20. It means you’re not talking about the people who were enslaved by settlers like Peter Russell and William Jarvis — people brought to our city against their will, and forced to help build it.
21. It means you’re not talking about the French, the ruined fort they left behind to be found by the British when they arrived, or their centuries of trade and war with the First Nations who lived on the shores of Lake Ontario.
22. It means you’re not talking about the fact that Toronto was founded as a haven for refugees from the American Revolution. How terrified of democracy many of our city’s founders were as a result. Or their nightmare coming true when the US invaded Toronto during the War of 1812
23. You’re not talking about the governor who founded the city, John Graves Simcoe, and his wife Elizabeth.

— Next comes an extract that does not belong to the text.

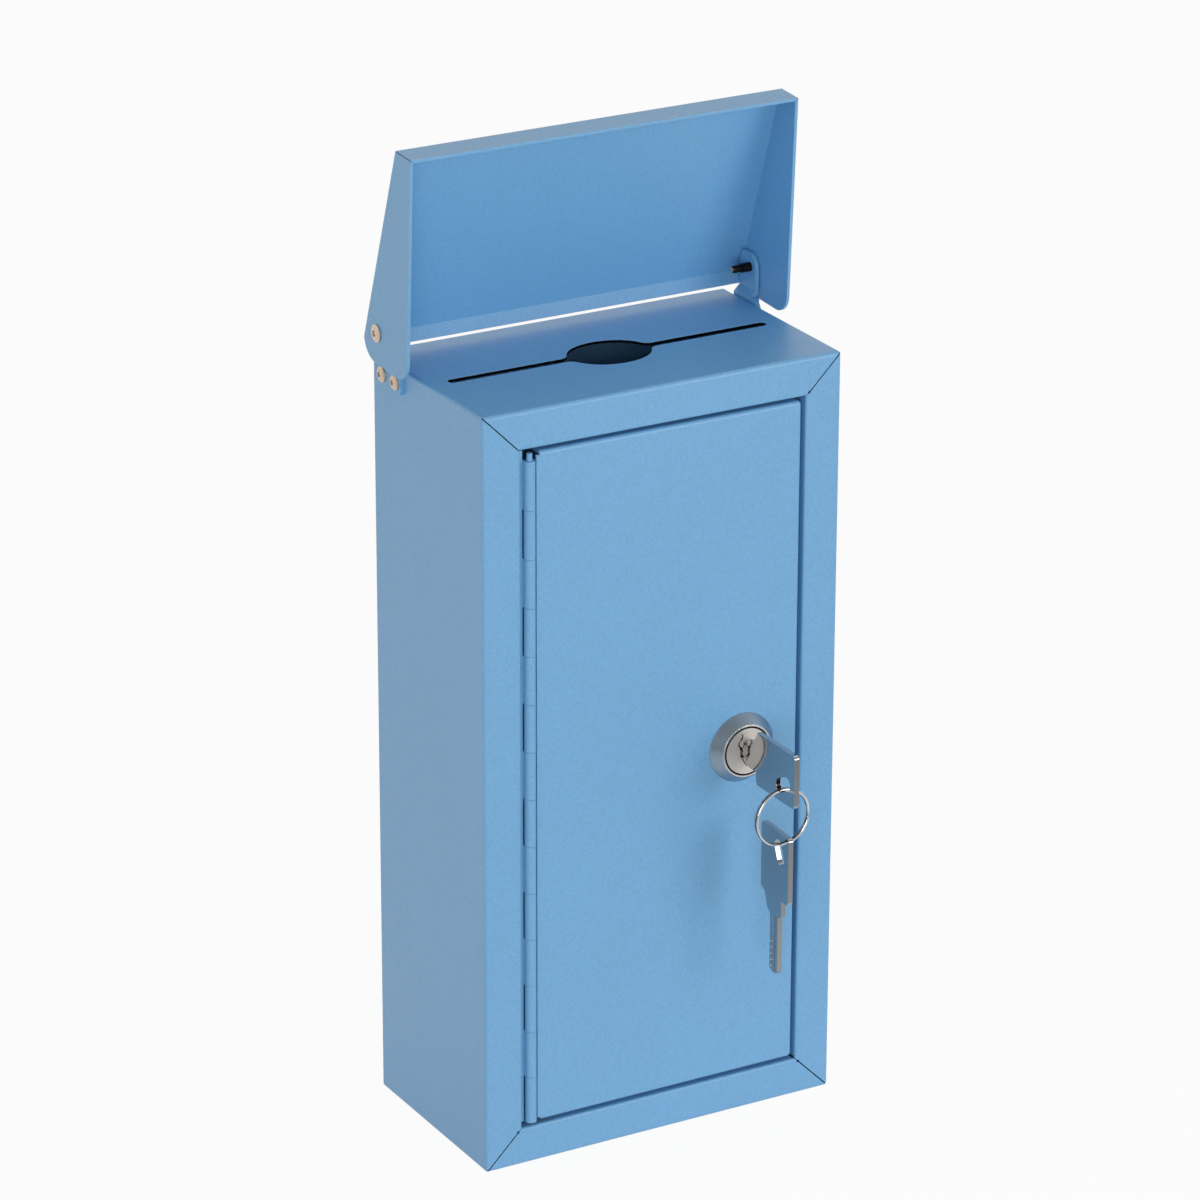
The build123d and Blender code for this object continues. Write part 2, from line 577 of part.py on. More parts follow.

And how their vision for our city is still influencing us to this day.
24. And it becomes easier to claim Indigenous history as an entirely separate “prehistory”, to avoid talking about the ways Indigenous nations contributed to & influenced our city’s founding years—and have since—even giving their lives to defend the town from those U.S. invaders.
25. Plus countless other fascinating founding stories. The Simcoes' badass cat and their adventurous dog. The duel that killed the Attorney-General. How the town's first hanging went terribly wrong. And on and on...
26. This year, thankfully, there does seem to have been a shift in the way some are talking about this date — recognizing it as “the anniversary of incorporation” rather than a “birthday” and acknowledging the thousands of years of Indigenous history that came before the city.
27. But it does still seem to me that it makes much less sense to commemorate Toronto’s 185th birthday in March, than to mark the 226th anniversary of our founding at the end of July. (A date that would sink up closely with Simcoe Day, as it happens.)
28. And most importantly: to use that day to talk about what happened at the fascinating moment when our city was *actually* founded. The good *and* the bad.